Ed Balls’ response to the Autumn Statement was a menagerie of a speech. Foxes, badgers, turkeys, cats – it featured more animals than Dr Dolittle’s birthday party.

Sadly, there’s no animal known for going bright red in the face and ranting at George Osborne, so I’ll have to settle for a different beast when it comes to summing up the Shadow Chancellor’s performance. Balls has become the albatross round Labour’s neck.

It was the Brownite borrowing plans that got the nation into this mess, of course. But it is also his stubborn refusal to abandon that failed dogma which has forced Labour’s path throughout the last three years.

Even their recent, more successful, theme of the cost of living has only been adopted because Balls was defeated on his preferred topics – first claiming a double- or even triple-dip was on the way, then predicting rising unemployment.
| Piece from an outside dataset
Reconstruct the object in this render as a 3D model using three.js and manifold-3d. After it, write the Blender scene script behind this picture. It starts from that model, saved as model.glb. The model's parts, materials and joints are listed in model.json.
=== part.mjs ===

Those failures led to a truly bizarre performance. His face had turned a loyal Labour red even before he stood up to speak, giving him the dubious honour of seizing the nickname Red Ed from his Leader. From the outset, he yelled – he yelled so much that his voice started to give out (a reversal of the norm – typically it’s Osborne who suffers a scratchy throat on these set-piece occasions).

Balls wanted to talk about everything – from the DWP to housing, the environment to utility bills – except the economy.
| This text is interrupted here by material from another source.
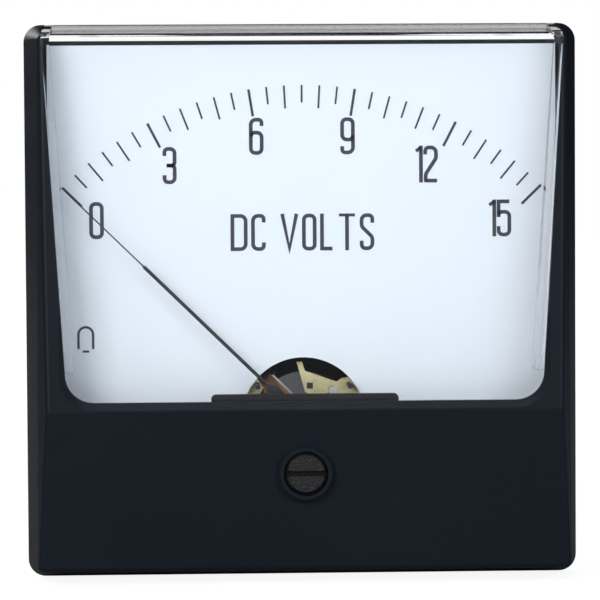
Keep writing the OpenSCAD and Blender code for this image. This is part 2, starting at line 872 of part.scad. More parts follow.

Of the ten phrases we predicted he wouldn’t dare to utter, he only used one: “flatlining”. No more bold predictions of GDP disaster, or soaring unemployment, and certainly no apology for being so wrong about everything.

But perhaps that was the reason for his loud oratory and louder facial colour. This is a man who feels he has been betrayed – not, as he sees it, by bad ideas, but by reality. And he is not the forgiving type.

Osborne’s Autumn Statement had plenty of good news to present, but it’s undeniable that there are vulnerabilities in the Government’s position. For the last few weeks, Labour have punched those soft spots more accurately than in a long time.

A photo of Balls could validly be used to define “pugilist” in the Oxford English Dictionary. With the Chancellor giving a steady performance in the ring, one might have expected his opponent to come out swinging. Instead, the speech was a gift to Osborne, as Balls performed the Parliamentary equivalent of hitting himself in the face.

The Government benches called for him to apologise for his scaremongering, and laughed at his fury, but it was the Labour MPs sitting behind him who provided the truly damning review of his performance. The Opposition started off muted and got quieter. That said it all.